Given problem: Select, from the data, each line where "model" occurs.
Start of Raw records
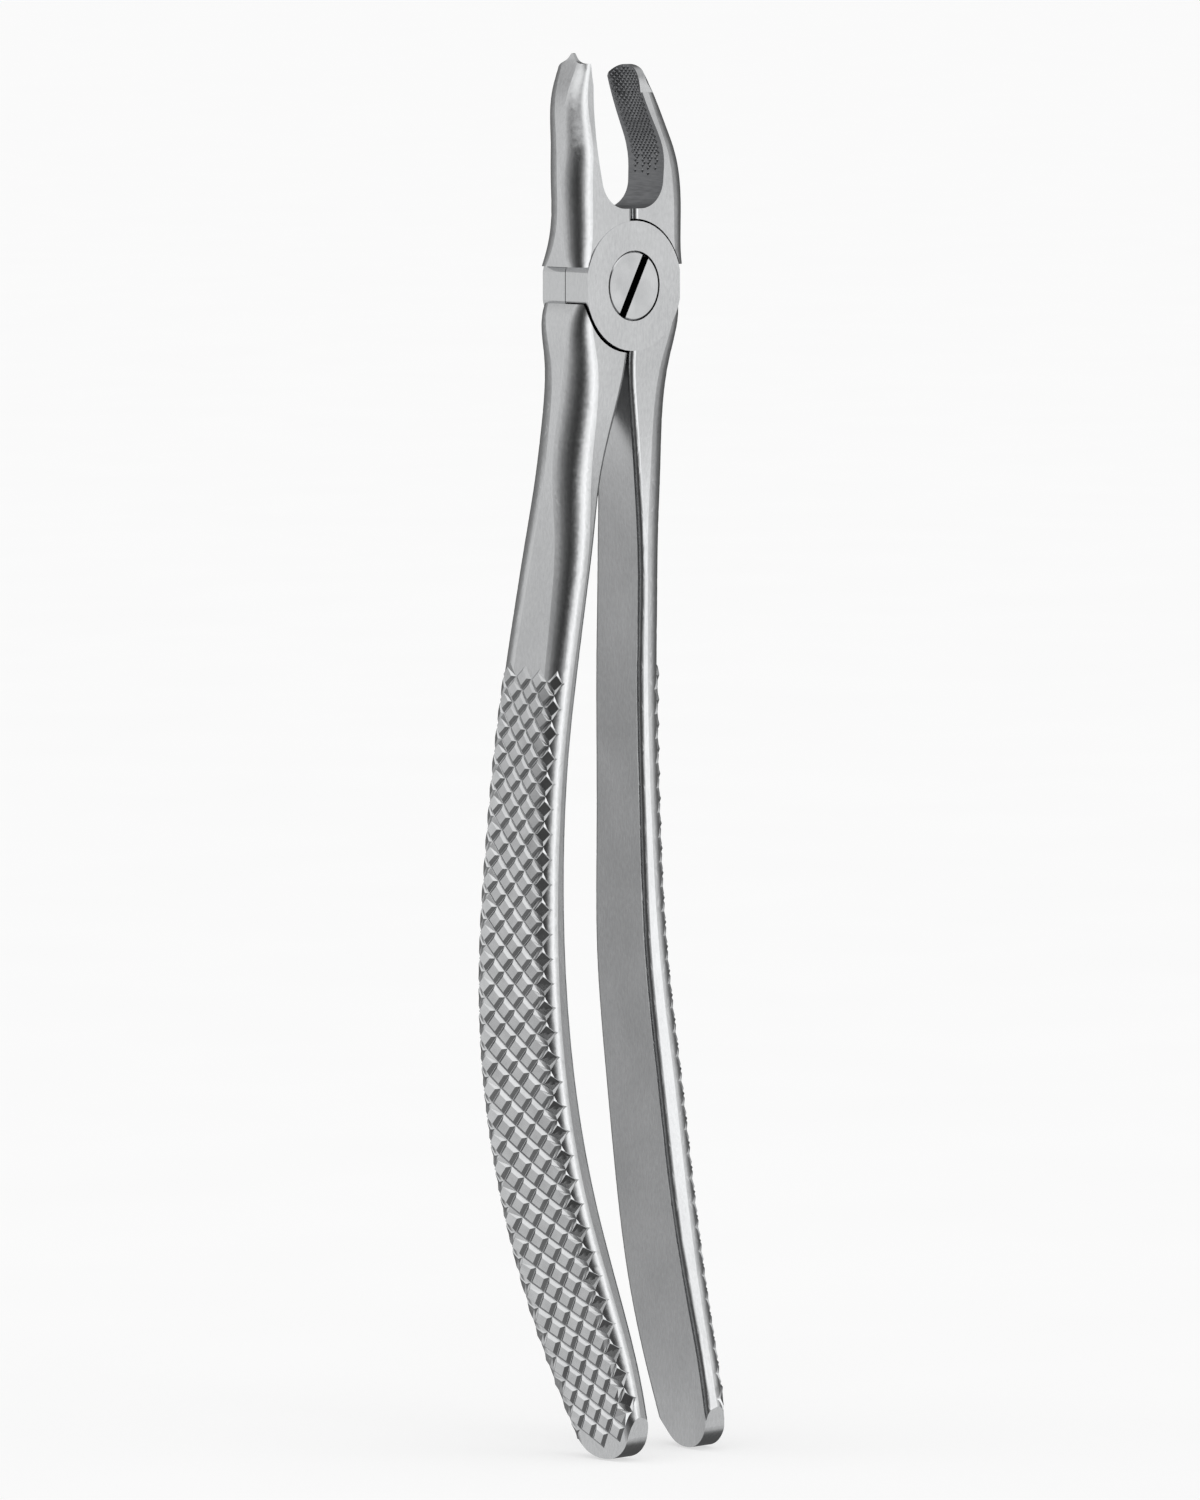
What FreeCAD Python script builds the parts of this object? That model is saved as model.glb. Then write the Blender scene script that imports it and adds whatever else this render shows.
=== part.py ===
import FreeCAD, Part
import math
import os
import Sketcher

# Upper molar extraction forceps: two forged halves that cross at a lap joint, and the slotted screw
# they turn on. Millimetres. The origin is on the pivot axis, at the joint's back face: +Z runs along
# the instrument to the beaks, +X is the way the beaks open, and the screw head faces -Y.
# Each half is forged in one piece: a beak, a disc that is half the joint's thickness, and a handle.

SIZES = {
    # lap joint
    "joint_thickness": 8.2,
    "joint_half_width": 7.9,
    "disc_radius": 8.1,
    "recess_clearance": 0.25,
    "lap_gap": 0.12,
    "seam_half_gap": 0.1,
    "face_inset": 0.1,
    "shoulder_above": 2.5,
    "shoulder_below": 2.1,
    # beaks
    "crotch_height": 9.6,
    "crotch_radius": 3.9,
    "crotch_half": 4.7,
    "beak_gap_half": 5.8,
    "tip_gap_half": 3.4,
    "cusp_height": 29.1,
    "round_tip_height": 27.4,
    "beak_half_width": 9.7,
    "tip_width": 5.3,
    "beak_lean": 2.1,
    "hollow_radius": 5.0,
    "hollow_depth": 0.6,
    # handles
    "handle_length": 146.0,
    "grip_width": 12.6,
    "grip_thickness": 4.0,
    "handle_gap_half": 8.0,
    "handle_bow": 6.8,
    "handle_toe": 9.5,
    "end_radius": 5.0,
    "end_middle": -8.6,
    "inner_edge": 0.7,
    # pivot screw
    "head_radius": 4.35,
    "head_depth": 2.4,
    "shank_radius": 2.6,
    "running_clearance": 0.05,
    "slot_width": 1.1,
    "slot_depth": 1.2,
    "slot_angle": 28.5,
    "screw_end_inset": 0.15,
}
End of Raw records
Start of Raw records
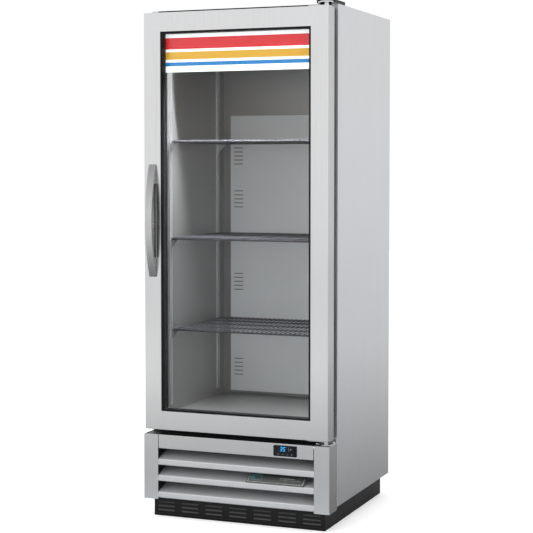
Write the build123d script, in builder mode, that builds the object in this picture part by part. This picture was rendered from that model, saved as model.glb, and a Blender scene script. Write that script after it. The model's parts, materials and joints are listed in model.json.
End of Raw records
Output of the task:
What FreeCAD Python script builds the parts of this object? That model is saved as model.glb. Then write the Blender scene script that imports it and adds whatever else this render shows.
Write the build123d script, in builder mode, that builds the object in this picture part by part. This picture was rendered from that model, saved as model.glb, and a Blender scene script. Write that script after it. The model's parts, materials and joints are listed in model.json.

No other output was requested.